Task to carry out:
Copy the data from the line that contains "obj.matrix_world = Matrix.Identity(4)" to its last line, exactly, including both of those lines and leaving out everything before.

---------- Information provided ----------

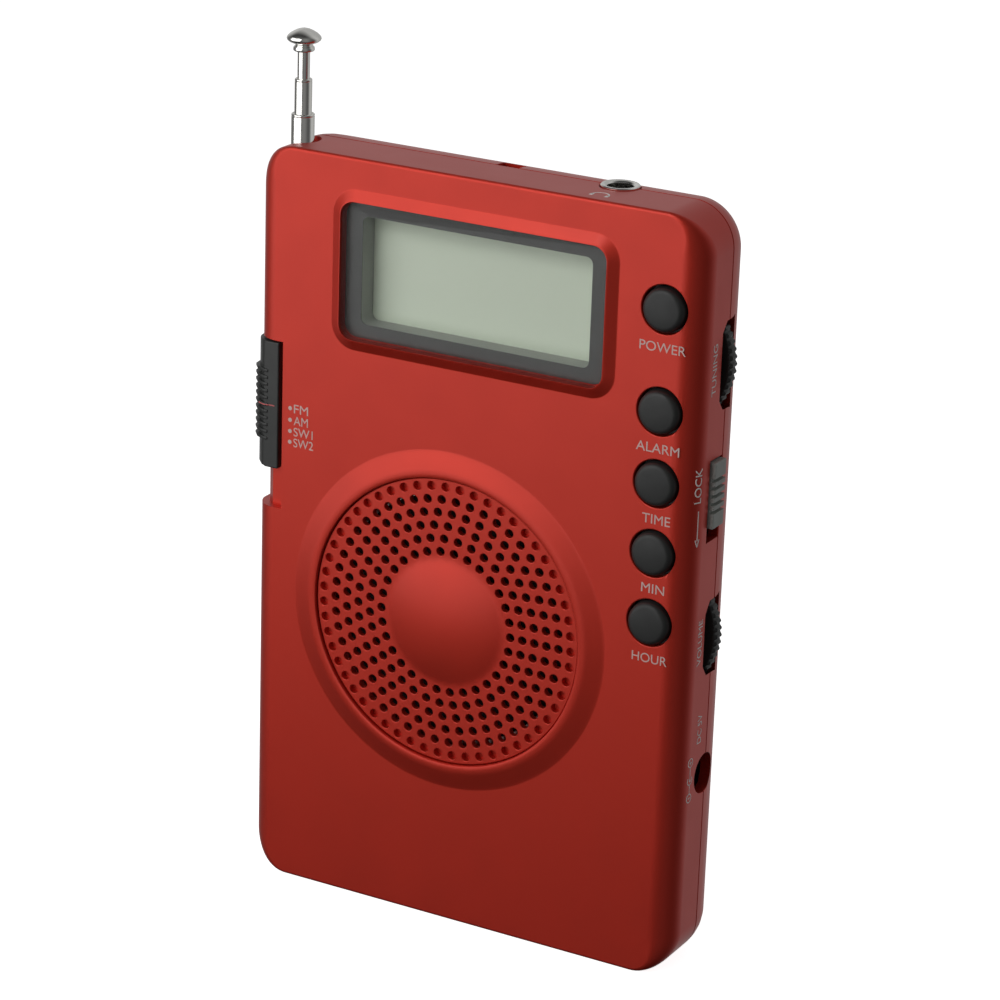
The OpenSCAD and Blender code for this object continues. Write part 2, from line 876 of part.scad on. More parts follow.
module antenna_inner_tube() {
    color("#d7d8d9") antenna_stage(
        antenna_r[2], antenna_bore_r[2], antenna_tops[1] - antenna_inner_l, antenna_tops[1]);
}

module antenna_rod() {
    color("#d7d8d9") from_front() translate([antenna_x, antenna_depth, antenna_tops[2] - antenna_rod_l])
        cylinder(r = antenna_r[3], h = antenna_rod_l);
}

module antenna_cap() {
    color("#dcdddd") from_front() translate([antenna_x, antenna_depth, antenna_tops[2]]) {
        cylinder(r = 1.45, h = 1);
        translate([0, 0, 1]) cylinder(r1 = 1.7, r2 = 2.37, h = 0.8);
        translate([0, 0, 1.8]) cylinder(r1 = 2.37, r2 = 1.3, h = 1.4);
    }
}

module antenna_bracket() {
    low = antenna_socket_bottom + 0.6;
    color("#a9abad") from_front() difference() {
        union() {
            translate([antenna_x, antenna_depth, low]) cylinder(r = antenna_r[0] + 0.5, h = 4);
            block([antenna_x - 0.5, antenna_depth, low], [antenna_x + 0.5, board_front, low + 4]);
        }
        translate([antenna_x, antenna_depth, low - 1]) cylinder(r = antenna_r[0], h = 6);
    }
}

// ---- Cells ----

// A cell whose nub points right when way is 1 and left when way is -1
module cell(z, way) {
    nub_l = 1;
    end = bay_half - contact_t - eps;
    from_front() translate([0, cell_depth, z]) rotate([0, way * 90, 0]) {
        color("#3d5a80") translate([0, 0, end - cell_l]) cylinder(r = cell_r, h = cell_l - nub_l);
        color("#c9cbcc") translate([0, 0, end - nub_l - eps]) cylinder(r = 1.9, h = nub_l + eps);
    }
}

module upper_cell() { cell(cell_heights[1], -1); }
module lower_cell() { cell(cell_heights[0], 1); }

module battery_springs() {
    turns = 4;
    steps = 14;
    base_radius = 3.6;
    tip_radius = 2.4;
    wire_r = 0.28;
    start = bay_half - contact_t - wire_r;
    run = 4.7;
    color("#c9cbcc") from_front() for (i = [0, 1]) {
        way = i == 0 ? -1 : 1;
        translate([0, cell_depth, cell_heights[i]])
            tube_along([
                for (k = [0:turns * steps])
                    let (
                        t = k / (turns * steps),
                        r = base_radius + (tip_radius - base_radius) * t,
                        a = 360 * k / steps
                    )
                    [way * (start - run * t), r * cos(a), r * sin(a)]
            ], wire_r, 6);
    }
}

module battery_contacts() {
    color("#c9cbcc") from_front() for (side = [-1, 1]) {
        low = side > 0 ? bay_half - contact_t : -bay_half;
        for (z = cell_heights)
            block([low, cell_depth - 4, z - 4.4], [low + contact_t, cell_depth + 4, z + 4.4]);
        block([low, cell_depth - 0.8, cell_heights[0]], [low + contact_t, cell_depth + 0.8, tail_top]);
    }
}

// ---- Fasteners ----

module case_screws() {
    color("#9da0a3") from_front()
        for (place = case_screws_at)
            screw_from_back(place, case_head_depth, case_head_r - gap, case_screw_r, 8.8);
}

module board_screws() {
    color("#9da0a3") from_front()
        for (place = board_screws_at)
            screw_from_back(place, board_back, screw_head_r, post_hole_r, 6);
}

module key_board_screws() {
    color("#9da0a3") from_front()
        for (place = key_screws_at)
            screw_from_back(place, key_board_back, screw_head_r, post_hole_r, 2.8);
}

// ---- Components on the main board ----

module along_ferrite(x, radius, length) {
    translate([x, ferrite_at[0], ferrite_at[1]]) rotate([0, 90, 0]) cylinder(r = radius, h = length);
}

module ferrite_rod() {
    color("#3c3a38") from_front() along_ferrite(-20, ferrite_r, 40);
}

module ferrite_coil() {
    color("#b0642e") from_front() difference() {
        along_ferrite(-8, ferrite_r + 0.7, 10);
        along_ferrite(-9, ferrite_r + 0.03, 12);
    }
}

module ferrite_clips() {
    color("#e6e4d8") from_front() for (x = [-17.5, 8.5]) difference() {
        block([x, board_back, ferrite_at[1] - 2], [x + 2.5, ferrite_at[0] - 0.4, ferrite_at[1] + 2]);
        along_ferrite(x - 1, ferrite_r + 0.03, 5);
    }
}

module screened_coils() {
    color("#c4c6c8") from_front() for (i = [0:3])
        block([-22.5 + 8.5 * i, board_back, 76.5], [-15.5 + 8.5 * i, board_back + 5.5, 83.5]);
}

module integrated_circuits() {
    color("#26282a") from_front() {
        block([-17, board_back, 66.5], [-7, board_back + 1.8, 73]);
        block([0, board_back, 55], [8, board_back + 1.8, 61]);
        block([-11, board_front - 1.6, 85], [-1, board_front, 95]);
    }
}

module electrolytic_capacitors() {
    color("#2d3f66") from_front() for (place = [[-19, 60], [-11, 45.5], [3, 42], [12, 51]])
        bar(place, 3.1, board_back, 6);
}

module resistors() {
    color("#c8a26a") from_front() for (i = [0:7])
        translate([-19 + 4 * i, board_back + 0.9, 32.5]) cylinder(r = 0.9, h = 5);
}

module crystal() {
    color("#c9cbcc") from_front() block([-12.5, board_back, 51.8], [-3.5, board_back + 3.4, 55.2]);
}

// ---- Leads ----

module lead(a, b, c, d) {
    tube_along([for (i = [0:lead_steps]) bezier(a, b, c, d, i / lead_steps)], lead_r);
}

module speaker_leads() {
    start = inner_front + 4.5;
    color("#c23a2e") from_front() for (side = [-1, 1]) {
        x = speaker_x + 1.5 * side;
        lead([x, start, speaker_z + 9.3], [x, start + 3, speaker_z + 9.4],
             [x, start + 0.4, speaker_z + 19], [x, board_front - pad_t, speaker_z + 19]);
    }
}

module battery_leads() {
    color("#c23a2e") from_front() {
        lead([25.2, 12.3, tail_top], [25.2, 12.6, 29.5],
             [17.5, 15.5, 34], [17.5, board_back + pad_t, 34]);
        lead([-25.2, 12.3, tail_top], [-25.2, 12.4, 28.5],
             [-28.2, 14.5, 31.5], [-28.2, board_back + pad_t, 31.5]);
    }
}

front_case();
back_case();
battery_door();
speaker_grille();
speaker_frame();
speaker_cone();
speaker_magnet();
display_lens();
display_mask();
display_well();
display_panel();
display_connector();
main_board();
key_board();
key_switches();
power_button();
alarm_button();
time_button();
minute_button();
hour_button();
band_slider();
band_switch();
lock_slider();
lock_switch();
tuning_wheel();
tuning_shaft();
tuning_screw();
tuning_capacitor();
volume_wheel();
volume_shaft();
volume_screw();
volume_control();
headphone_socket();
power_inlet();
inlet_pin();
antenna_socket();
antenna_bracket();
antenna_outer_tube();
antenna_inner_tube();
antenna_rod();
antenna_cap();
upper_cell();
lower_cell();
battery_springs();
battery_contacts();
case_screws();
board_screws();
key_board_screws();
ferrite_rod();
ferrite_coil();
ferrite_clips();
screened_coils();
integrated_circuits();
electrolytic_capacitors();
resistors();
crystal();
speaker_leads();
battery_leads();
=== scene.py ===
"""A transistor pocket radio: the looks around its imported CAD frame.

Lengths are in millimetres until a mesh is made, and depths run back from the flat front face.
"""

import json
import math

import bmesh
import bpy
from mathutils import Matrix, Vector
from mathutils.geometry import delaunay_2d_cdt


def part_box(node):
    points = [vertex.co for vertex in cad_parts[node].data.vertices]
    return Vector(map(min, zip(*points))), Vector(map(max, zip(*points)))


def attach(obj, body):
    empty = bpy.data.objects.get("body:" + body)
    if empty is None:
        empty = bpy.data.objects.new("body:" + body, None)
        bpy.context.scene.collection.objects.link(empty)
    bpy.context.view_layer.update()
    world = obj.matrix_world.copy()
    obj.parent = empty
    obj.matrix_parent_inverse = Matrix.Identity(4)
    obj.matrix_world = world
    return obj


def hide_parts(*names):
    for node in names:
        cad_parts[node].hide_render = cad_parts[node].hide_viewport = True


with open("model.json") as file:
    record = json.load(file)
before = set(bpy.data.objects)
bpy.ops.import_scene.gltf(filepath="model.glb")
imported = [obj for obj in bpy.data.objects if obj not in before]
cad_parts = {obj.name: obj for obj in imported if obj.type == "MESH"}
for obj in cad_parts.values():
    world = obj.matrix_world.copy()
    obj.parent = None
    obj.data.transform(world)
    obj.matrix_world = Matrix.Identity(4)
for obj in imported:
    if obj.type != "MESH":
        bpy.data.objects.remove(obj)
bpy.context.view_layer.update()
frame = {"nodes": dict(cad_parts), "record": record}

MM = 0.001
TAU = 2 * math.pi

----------

Answer:
    obj.matrix_world = Matrix.Identity(4)
for obj in imported:
    if obj.type != "MESH":
        bpy.data.objects.remove(obj)
bpy.context.view_layer.update()
frame = {"nodes": dict(cad_parts), "record": record}

MM = 0.001
TAU = 2 * math.pi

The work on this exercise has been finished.